The revised hiring plan offers additional benefits, Urquhart said. For one thing, on-campus interviews are a grind not just for the students who may meet as many as 30 firms over the course of several days but also for the attorneys conducting the interviews. It's much easier for both sides to remain enthusiastic and engaged during a two-hour cocktail reception than a long day of 20-minute interviews, he said. And the commitment doesn't require the attorneys to step away from billable work for days or weeks to meet individually with 2Ls.
Finally, moving summer-associate recruitment into the spring of the 1L year made Quinn Emanuel at least for a while law students' sole object of attention. "You could tell that the students put more research into it, and that was a benefit I didn't fully appreciate until after we went through the process," Urquhart said.

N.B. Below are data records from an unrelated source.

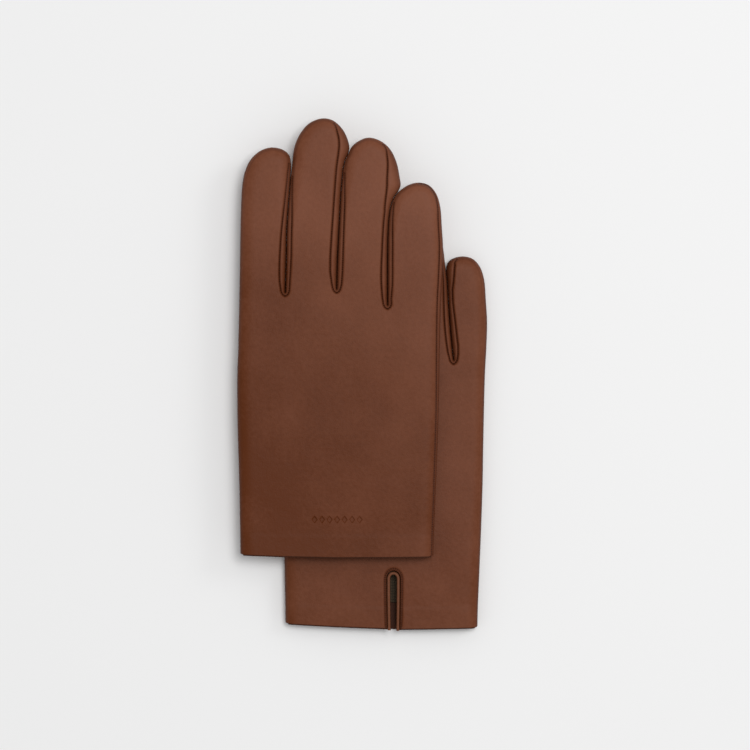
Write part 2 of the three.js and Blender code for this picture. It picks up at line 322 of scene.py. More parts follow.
class Side:
    """One side of a finger, from its slit or the cuff up to the fingertip: its outline and its two seams."""

    def __init__(self, outline, tangents, finger, side):
        self.has_slit = (finger, side) not in (("index", "left"), ("little", "right"))
        run = lengths_along(outline)
        if self.has_slit:
            stops = np.concatenate([CROTCH_STOPS, run[run > CROTCH_END]])
            outline = sample(outline, run, stops)
            tangents = unit(sample(tangents, run, stops))
            run = stops
        self.outline, self.run = outline, run
        turn = np.array([[0, 1], [-1, 0]]) if side == "left" else np.array([[0, -1], [1, 0]])
        self.inward = tangents @ turn.T
        self.seams, self.strength = {}, {}
        for face in ("back", "palm"):
            inset = along(SEAM_INSETS[face, finger, side], self.run / self.run[-1])
            strength = np.clip((inset - TIP_INSET) / 0.8, 0.12, 1)
            line = outline + self.inward * inset[:, None]
            if self.has_slit:
                turned = np.clip(self.run / CROTCH_TURN, 0, 1)[:, None] * math.pi / 2
                line = outline + self.inward * inset[:, None] * np.sin(turned)
                line = line + [0, -CROTCH_DROP] * np.cos(turned)
                # Where the strip is wide, its seam runs in one easy curve
                wide = smoothstep(1.8, 3.6, inset)[:, None] * smoothstep(8, 14, self.run)[:, None]
                line = line * (1 - wide) + ease(line, self.run, 9) * wide
            elif side == "left" or face == "palm":
                strength = np.zeros_like(inset)
            else:
                strength = np.where(outline[:, 1] > SIDE_SEAM_FROM, SIDE_SEAM_STRENGTH, SEAM_SHOWN + 0.01)
            self.seams[face], self.strength[face] = line, strength


class Glove:
    """One glove's outlines, seams and heights, and where it lies."""

    def __init__(self, hand):
        self.hand = hand
        vent_low, vent_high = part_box(f"{hand}_vent_binding")
        back_low, back_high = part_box(f"{hand}_back_panel")
        palm_low, palm_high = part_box(f"{hand}_palm_panel")
        self.up = 1 if back_high.z > palm_high.z else -1
        self.origin = np.array([
            (vent_low.x + vent_high.x) / 2 - CAD_VENT_X * MM,
            back_low.y,
            palm_low.z if self.up > 0 else palm_high.z,
        ])
        self.roots = {
            finger: (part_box(f"{hand}_{finger}_back")[0].y - back_low.y) / MM
            for finger in FINGERS if f"{hand}_{finger}_back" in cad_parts
        }
        self.sides = {}
        for i, finger in enumerate(FINGERS):
            up_left = INDEX_EDGE if i == 0 else SLITS[hand][i - 1]
            up_right = LITTLE_EDGE if i == 3 else SLITS[hand][i]
            whole = smooth_path(up_left + TIPS[hand][i] + up_right[::-1], 0.8)
            top = int(np.argmax(whole[:, 1]))
            tangents = unit(np.gradient(whole, axis=0))
            self.sides[finger, "left"] = Side(whole[:top + 1], tangents[:top + 1], finger, "left")
            self.sides[finger, "right"] = Side(whole[top:][::-1], -tangents[top:][::-1], finger, "right")
        rounding = []
        for side in self.sides.values():
            grown = smoothstep(20, 78, side.run) if side.has_slit else np.ones_like(side.run)
            rounding.append(size("slit_round") * (1 - grown) + size("edge_round") * grown)
        self.edge = Lines([side.outline for side in self.sides.values()], rounding=rounding)
        vent = self.vent_line(past_binding(PALM_GAP))
        self.seam = {}
        for face in ("back", "palm"):
            paths = [side.seams[face] for side in self.sides.values()]
            strengths = [side.strength[face] for side in self.sides.values()]
            if face == "palm":
                row = self.vent_line(past_binding(STITCH_ROW))
                paths += [vent, row]
                strengths += [np.full(len(vent), 1.1), np.full(len(row), 0.55)]
            self.seam[face] = Lines(paths, strength=strengths, run=[lengths_along(path) for path in paths])

    def vent_line(self, half, step=0.5):
        """A line round the vent at a distance from its middle: up one side, round the top and down again."""
        turn = np.linspace(math.pi, 0, 24)
        low = np.linspace(-2, VENT_TOP - VENT_ROUND, 40)
        left = np.stack([VENT_X - half * vent_squeeze(low), low], 1)
        right = np.stack([VENT_X + half * vent_squeeze(low), low], 1)[::-1]
        arc = np.stack([VENT_X + half * np.cos(turn), VENT_TOP - VENT_ROUND + half * 1.15 * np.sin(turn)], 1)
        return even_path(np.vstack([left, arc[1:-1], right]), step)

    def lies_on(self, face):
        return (face == "palm") == (self.up > 0)

    def fullness(self, face, x, y):
        """Half the glove's thickness, before its edges and seams."""
        if self.lies_on(face):
            return along(LYING_FULLNESS, y)
        full = along(UPPER_FULLNESS, y)
        for cx, cy, wide, long, rise in DRAPE[self.hand]:
            full = full + rise * np.exp(-((x - cx) / wide) ** 2 - ((y - cy) / long) ** 2)
        return full

    def rise(self, face, places):
        """How far the leather stands off the glove's middle plane."""
        x, y = places.T
        inside, values = self.edge.nearest(places)
        t = np.clip(inside / values["rounding"], 0, 1)
        power = bpy.context.scene.glove_form.edge_fullness
        round_off = (1 - (1 - t) ** power) ** (1 / power)
        height = self.fullness(face, x, y) * round_off
        from_seam, seam = self.seam[face].nearest(places)
        width = size("seam_width")
        dip = np.clip(1 - from_seam / width, 0, 1) ** 2
        height = height - size("seam_depth") * dip * seam["strength"] * np.clip(t * 2, 0.25, 1)
        if face == "back" and self.hand == "right":
            height = height - ornament_depth(x, y)
        return np.maximum(height, 0)

    def facing_up(self, face, places, inward=None):
        """Unit normals in the glove's own frame, from the slope of the leather."""
        step = 0.06
        at = places if inward is None else places + inward * 0.1
        right, left = self.rise(face, at + [step, 0]), self.rise(face, at - [step, 0])
        far, near = self.rise(face, at + [0, step]), self.rise(face, at - [0, step])
        slope = np.stack([(right - left), (far - near)], 1) / (2 * step)
        out = 1.0 if face == "back" else -1.0
        return unit(np.stack([-slope[:, 0], -slope[:, 1], np.ones(len(at))], 1) * [1, 1, out])

    def cuff_warp(self, points):
        """Bows the edge of the cuff, and less and less of the leather above it."""
        x, y = points[:, 0], points[:, 1]
        points = points.copy()
        points[:, 1] += along(CUFF_BOW[self.hand], x) * np.clip(1 - y / CUFF_BOW_REACH, 0, 1) ** 2
        return points

    def place(self, points):
        """Where points of the glove's own frame lie in the scene, in metres."""
        points = self.cuff_warp(points)
        return self.origin + points * [MM, MM, MM * self.up]


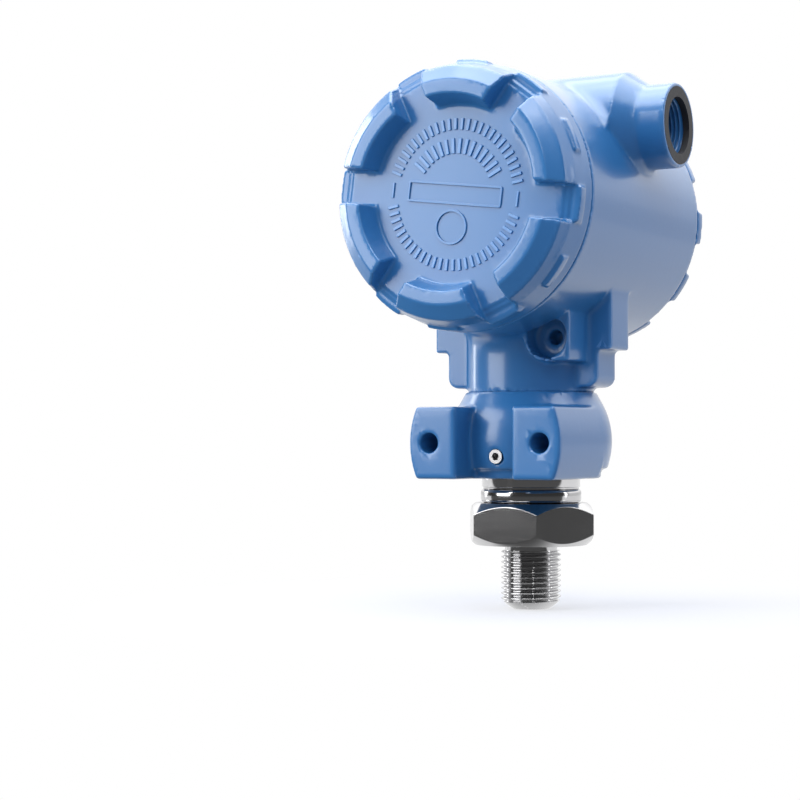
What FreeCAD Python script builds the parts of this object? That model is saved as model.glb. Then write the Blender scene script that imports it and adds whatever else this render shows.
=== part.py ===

The problem is that recruiting students during their first year of law school means simultaneously hosting a crop of summer associates and seeking out their replacements something many firms would be loath to do, said Baker & McKenzie recruiting director Kristina Gajewicz, who chairs the recruiting section of NALP (formerly the National Association for Law Placement).
"NALP has looked very closely at other viable alternatives to OCI, but ultimately ended right back with what we have now," Gajewicz said. "The majority of AmLaw firms are on board with it, in part because it allows the firm to get their summer associates out the door, evaluated, and offers extended before you start recruiting again. It also allows students to get through their first year without the pressure of researching law firms." She referred to AmLaw 200 firms, the nation's highest-grossing as reported by NLJ affiliate The American Lawyer.
For Quinn Emanuel, the new recruiting system came with a learning curve. The firm initially thought its lawyers would discreetly take notes about students who impressed them, but that proved impossible in practice. Instead, attorneys ended up passing out their business cards and asking standout students to follow up by email. The students could hand out their own cards to the attorneys they met.
Urquhart occasionally had to prod attorneys to circulate, but most are involved in business generation and understood how to work a room, he said.
"The biggest benefit to the process was that they made it easy for you to choose them," McLaughlin, the Northwestern student, said. "They're different from other big firms, and I was drawn to that."
Urquhart said he was initially hesitant to talk publicly about the firm's new strategy he didn't want competing firms to steal a page from Quinn Emanuel's playbook. But, according to Willard, skipping on-campus interviews might be a hard sell at other firms.
"I think there are firms that feel this is not appropriate for their culture," she said. "They prefer the traditional approach, where they get to know a candidate during the course of a 20- to 30-minute interview."The leadership at Vinson & Elkins took notice of Quinn Emanuel's recruiting experiment but isn't poised to follow suit, partner Thomas Leatherbury said. "We're aware of it and we've discussed it with some of our law school career services contacts, but we'll be signing up for OCI again this year," he said. "There are great benefits to coming on campus and seeing a bigger cross-section of students all at once. Your undivided attention is on the student for that 20 or 30 minutes, and I'm not sure you can replicate that at a cocktail party."